Dynamic modeling methods are frequently adopted in macroeconomic research to simulate economic fluctuations and test for the effects of policy changes. The DSGE one class of dynamic models relying heavily on computational techniques and solutions. DSGE models utilize micro-founded economic principles to capture characteristics of the real world economy in an environment with intertemporal uncertainty. Given their inherent complexity, DSGE models are in general analytically intractable, and are usually implemented numerically using computer software. One major advantage of DSGE models is that they facilitate the estimation of agents' dynamic choices with flexibility.  However, many scholars have criticized DSGE models for their reliance on reduced-form assumptions that are largely unrealistic.

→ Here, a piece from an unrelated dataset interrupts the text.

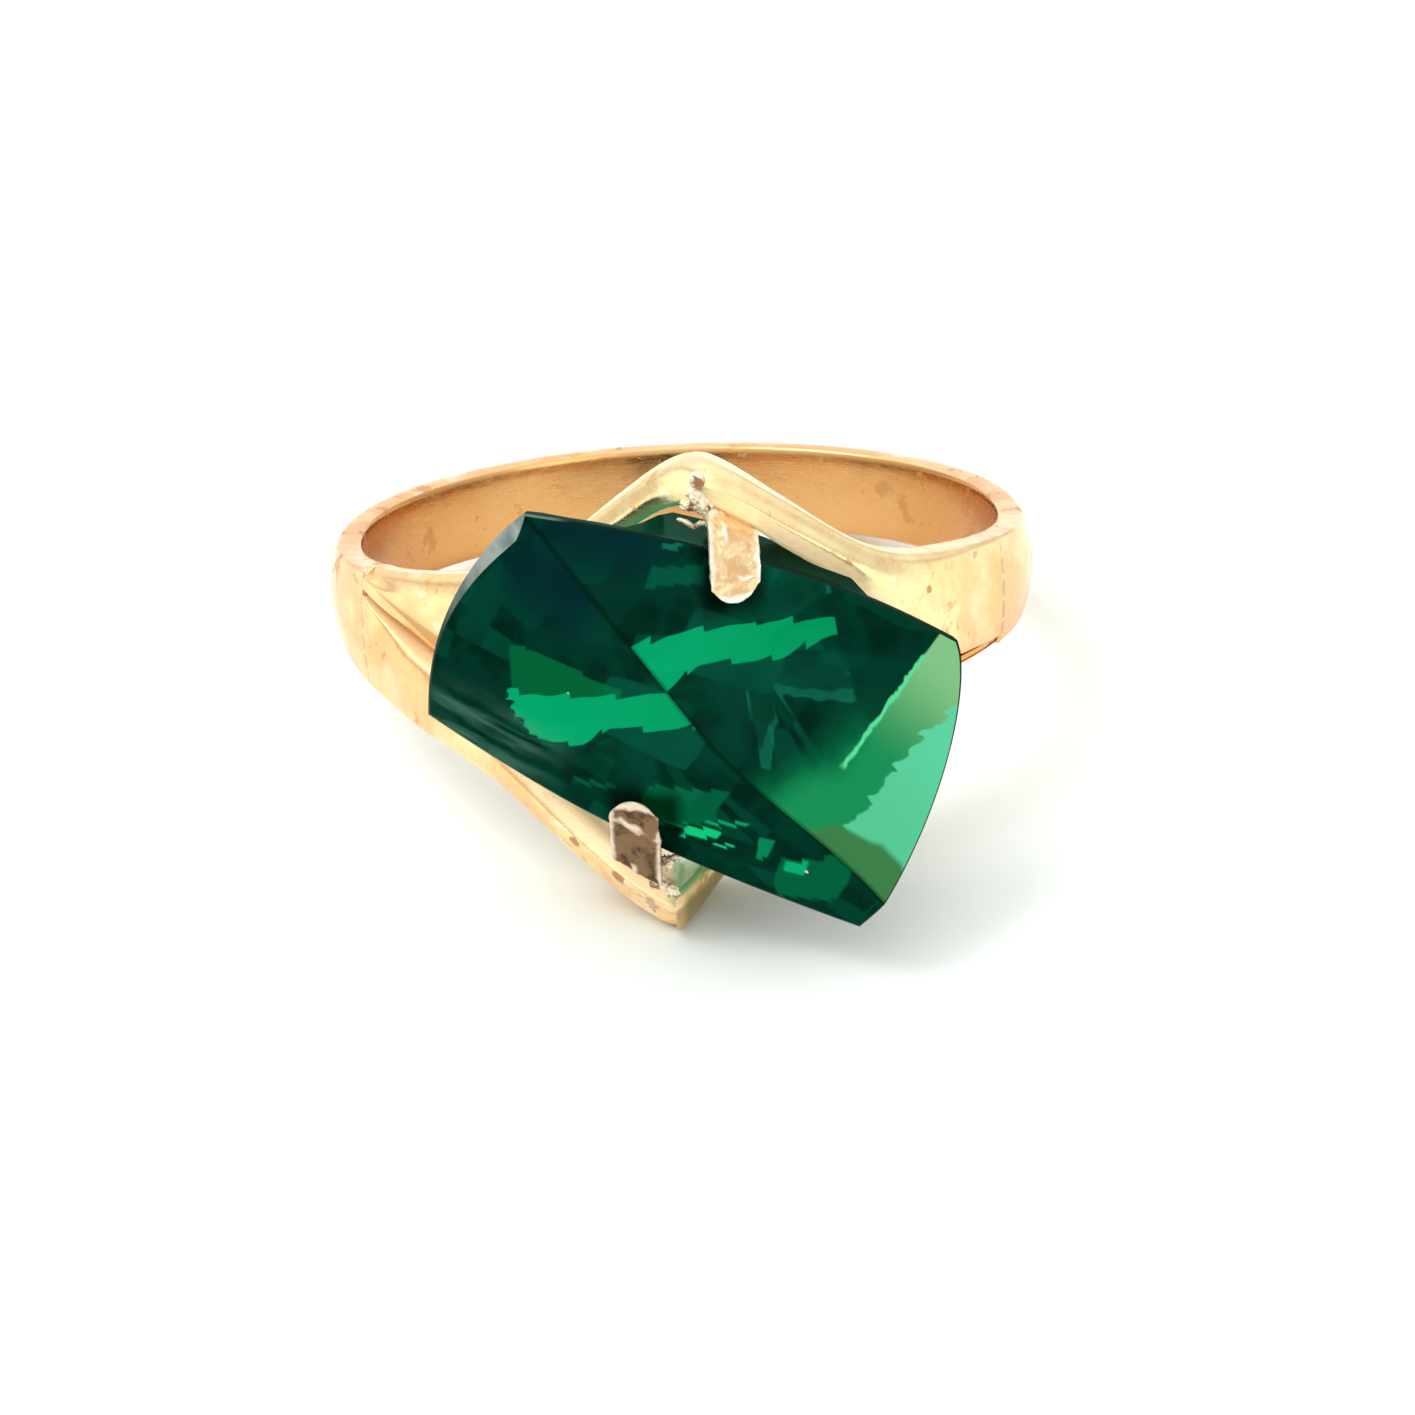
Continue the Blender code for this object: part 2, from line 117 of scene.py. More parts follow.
# Solder runs, from the middle of the CAD's bead: each lump's centre, radii and lumpiness, then the
# path of a loose run
UPPER_LUMPS = (
    ((0.19, -0.60, 1.18), (0.19, 0.13, 0.23), 0.10),
    ((0.14, -0.50, 0.80), (0.20, 0.16, 0.22), 0.45),
    ((0.28, -0.52, 0.54), (0.20, 0.16, 0.22), 0.5),
    ((0.48, -0.54, 0.24), (0.16, 0.18, 0.30), 0.5),
    ((0.56, -0.68, -0.08), (0.12, 0.16, 0.26), 0.5),
    ((0.02, -0.20, 0.48), (0.26, 0.28, 0.13), 0.5),
)
UPPER_RUN = ((-0.34, -0.25, 0.14), (-0.14, -0.30, 0.08), (0.06, -0.35, -0.06), (0.24, -0.42, 0.06),
             (0.52, -0.50, 0.10))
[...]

=== Computational tools and programming languages ===
Utilizing computational tools in economic research has been the norm and foundation for a long time. Computational tools for economics include a variety of computer software that facilitate the execution of various matrix operations (e.g. matrix inversion) and the solution of  systems of linear and nonlinear equations. Various programming languages are utilized in economic research for the purpose of data analytics and modeling. Typical programming languages used in computational economics research include C++, MATLAB, Julia, Python, R and Stata.

Among these programming languages, C++ as a compiled language performs the fastest, while Python as an interpreted language is the slowest. MATLAB, Julia, and R achieve a balance between performance and interpretability. As an early statistical analytics software, Stata was the most conventional programming language option. Economists embraced Stata as one of the most popular statistical analytics programs due to its breadth, accuracy, flexibility, and repeatability.

====Econometrics software====

- AREMOS
- BV4.1
- EViews
- GAUSS
- Gretl
- LIMDEP
- Local Economic Assessment Package
- Maple
- MATLAB
- NLOGIT
- NMath
- OxMetrics
- PcGive
- RATS
- Shazam
- SIMUL
- SPSS
- Stata
- TSP
- Mathematica

== Journals ==

The following journals specialise in computational economics: ACM Transactions on Economics and Computation, Computational Economics, Journal of Applied Econometrics, Journal of Economic Dynamics and Control and the Journal of Economic Interaction and Coordination.